私は家業として和牛の繁殖経営に携わっています。今日は少し本音を語らせてください。

最近、「農業女子」という言葉をよく耳にするのですが、なぜかしっくりこない。実は業務上の都合で、私自身も「農業女子」としてカテゴライズされたメーリングリストに登録せざるを得ない状況にありますが、その違和感は日々強まるばかり。現場で働く一人の農業経営者として、率直な思いを共有させていただきたいと思います。

私たちの農場での役割分担

夫との二人三脚で経営している我が家の和牛繁殖牧場。私は牛のお世話に加えて、主に経営面の数字の管理や事務面を担当しています。ただし、これは単なる「事務作業」ではないと自分では思っています。経営判断に必要な情報収集、数値分析、そして自分なりの見解を付け加えながら、夫の意思決定をサポートする—そんな役割を担っているつもりです。

また、農業の傍ら、私はリモートワークを活用したアシスタントとしてもお仕事をさせていただていおり、この両立の経験から、日々強く感じることがあります。それは、性別に関係なく、仕事内容やその結果で評価される環境がいかに大切かということです。

誤解されがちな「経営者の妻」という立場

面白いことに、私の仕事内容を説明すると「あ、経営者なんですね」と誤解されることがよくあります。でも、実際はそう単純ではないんです。私たち夫婦は、それぞれの得意分野を活かしながら、互いを補完し合って経営を成り立たせています。この「共同経営者」という微妙な立ち位置が、なかなか理解されにくいのが現状です。

「女性だから」という枠組みの違和感

先日、例の農業女子向けメーリングリストに、ある農機具取扱いセミナーの案内が届きました。情報収集や業界動向の把握のために登録は必要なものの、その内容に私は大きな違和感を覚えました。案内には「初めての方にも安心して参加いただける農機取扱いセミナー」という文言が踊っています。
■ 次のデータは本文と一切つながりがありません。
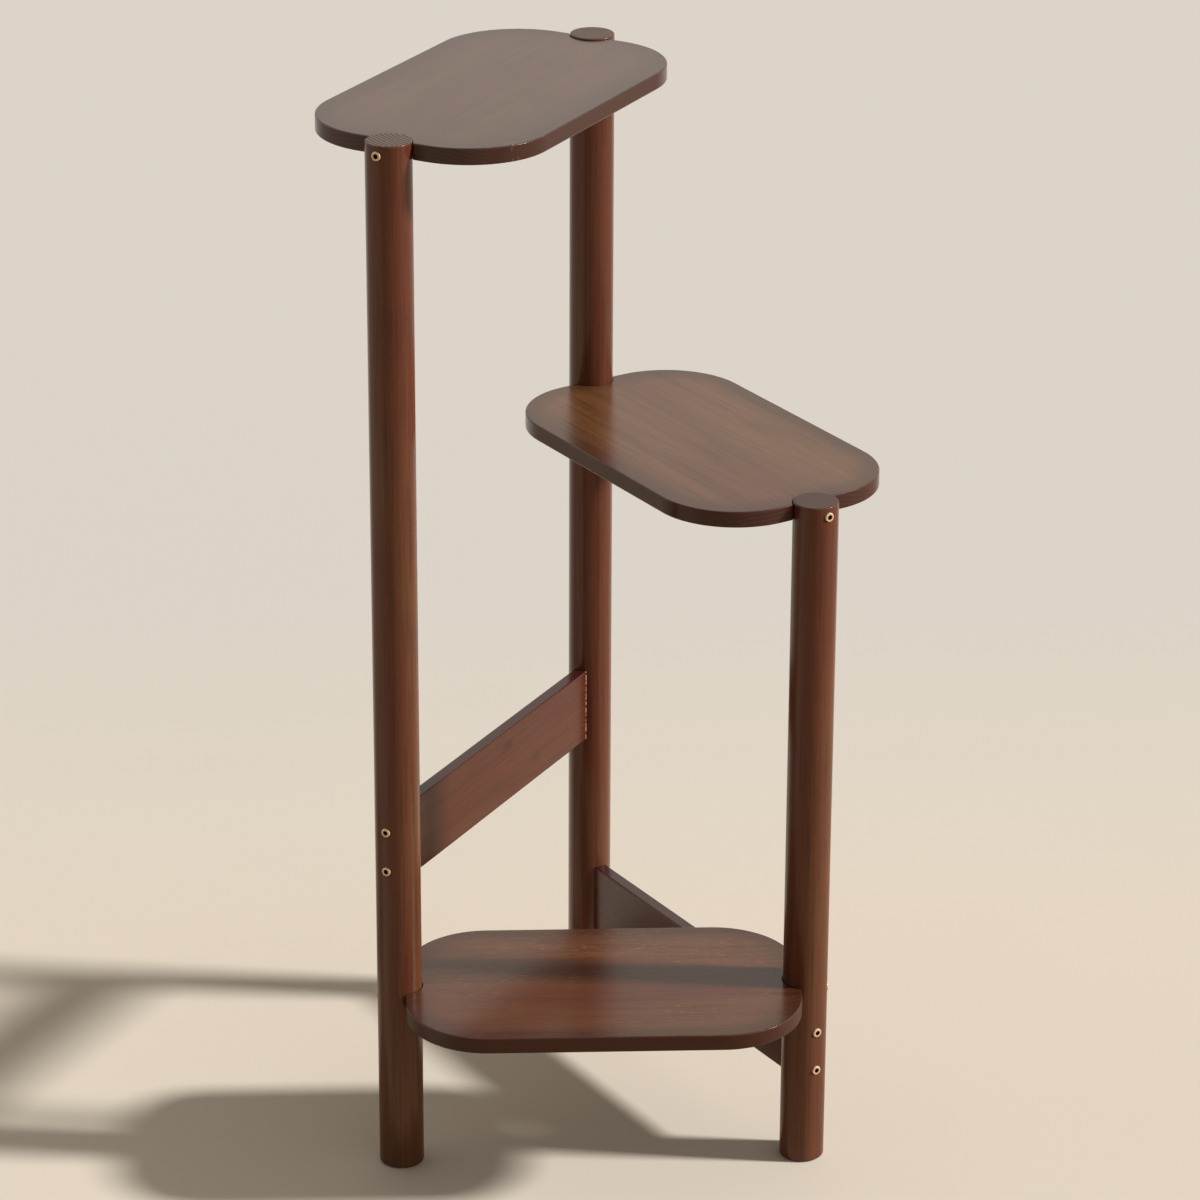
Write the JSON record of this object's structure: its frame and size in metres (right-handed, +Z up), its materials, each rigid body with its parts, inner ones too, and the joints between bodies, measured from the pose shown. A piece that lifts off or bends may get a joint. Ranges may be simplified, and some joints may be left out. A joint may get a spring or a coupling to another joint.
{
  "type": "plant stand",
  "caption": "Tiered plant stand with round legs and rounded shelves notched round them, climbing like a spiral stair and braced by flat rails.",
  "frame": {"origin": "on the floor, at the centre of the overall box", "axes": "+Z up, +X from the front left leg to the front right leg, +Y from the front to the rear leg"},
  "size_m": [0.4636, 0.4203, 0.916],
  "materials": {
    "leg_wood": "stained and lacquered, satin",
    "shelf_wood": "stained and lacquered, satin",
    "rail_wood": "stained and lacquered, satin",
    "bolt_brass": "antique brass plating, satin",
    "insert_metal": "plain zinc"
  },
  "bodies": {
    "root": {"bottom_shelf": "shelf_wood", "bottom_shelf_bolt_left": "bolt_brass", "bottom_shelf_bolt_right": "bolt_brass", "bottom_shelf_insert_left": "insert_metal", "bottom_shelf_insert_right": "insert_metal", "left_leg": "leg_wood", "left_rail": "rail_wood", "left_rail_bolt_left_lower": "bolt_brass", "left_rail_bolt_left_upper": "bolt_brass", "left_rail_bolt_rear_lower": "bolt_brass", "left_rail_bolt_rear_upper": "bolt_brass", "left_rail_insert_left_lower": "insert_metal", "left_rail_insert_left_upper": "insert_metal", "left_rail_insert_rear_lower": "insert_metal", "left_rail_insert_rear_upper": "insert_metal", "middle_shelf": "shelf_wood", "middle_shelf_bolt_rear": "bolt_brass", "middle_shelf_bolt_right": "bolt_brass", "middle_shelf_insert_rear": "insert_metal", "middle_shelf_insert_right": "insert_metal", "rear_leg": "leg_wood", "right_leg": "leg_wood", "right_rail": "rail_wood", "right_rail_bolt_rear_lower": "bolt_brass", "right_rail_bolt_rear_upper": "bolt_brass", "right_rail_bolt_right_lower": "bolt_brass", "right_rail_bolt_right_upper": "bolt_brass", "right_rail_insert_rear_lower": "insert_metal", "right_rail_insert_rear_upper": "insert_metal", "right_rail_insert_right_lower": "insert_metal", "right_rail_insert_right_upper": "insert_metal", "top_shelf": "shelf_wood", "top_shelf_bolt_left": "bolt_brass", "top_shelf_bolt_rear": "bolt_brass", "top_shelf_insert_left": "insert_metal", "top_shelf_insert_rear": "insert_metal"}
  },
  "joints": []
}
この案内文を読んで、私の中で様々な疑問が湧き上がりました。なぜ「農業女子」だけを対象にする必要があるのか。なぜ「初めての方にも安心」という表現が必要なのか。そもそも、農機具の取り扱いに性別は関係あるのでしょうか。

実務上の必要性から、このような女性限定の情報網に属さざるを得ない状況。それ自体が、現代の農業界が抱える課題を象徴しているようにも感じます。

「特別扱い」が生む逆効果

このような「女性向け」という括りは、確かに参加のハードルを下げる効果があるのかもしれません。しかし、それは同時に「女性だから特別な配慮が必要」という意識を、無意識のうちに強化してしまう危険性も孕んでいます。

私が違和感を覚えるのは、このような取り組みが、結果として「女性は農機具の操作が苦手」「女性には特別な配慮が必要」という固定観念を強化してしまう可能性があるからです。本来の目的である「誰もが自分らしく活躍できる農林水産業の実現」とは、むしろ逆行しているのではないでしょうか。

農業もビジネス、そしてプロフェッショナルの世界

私が思うに、農業は れっきとした「ビジネス」の一つです。他の職業と同様、プロフェッショナルとしての姿勢や技術が求められる分野です。確かに、現場では伝統的な知識と最新技術が混在していますが、これは製造業やITなど、他の業界でも同じことではないでしょうか。

にもかかわらず、なぜか農業は「特別」として扱われ、さらには性別によって役割が固定化されがちです。この現状に、一農業経営者として違和感を覚えずにはいられません。

これからの農業に必要な視点

もちろん、歴史的背景から、性別への配慮が必要な場面があることは理解しています。私自身、業務上の必要性から「農業女子」のネットワークに属していることからも、その意義を否定するものではありません。

しかし、それは「分ける」ことが目的ではなく、むしろ「誰もが活躍できる環境づくり」のためのステップであるべきではないでしょうか。技術研修であれば、性別ではなく技術レベルや経験値で分けた方が、参加者それぞれの成長につながるはずです。

おわりに

この思いを記事にすることを躊躇する部分もありました。現在の立場上、あえて声を上げることへの迷いもありました。でも、この違和感を抱えたまま黙っているのは、どうにも気持ち悪くて。戸惑いながらも、結局筆を執らずにはいられませんでした。

性別ではなく、一人の農業経営者として。そして何より、農業という素晴らしい仕事に携わる一人のプロフェッショナルとして、これからも歩んでいきたいと思います。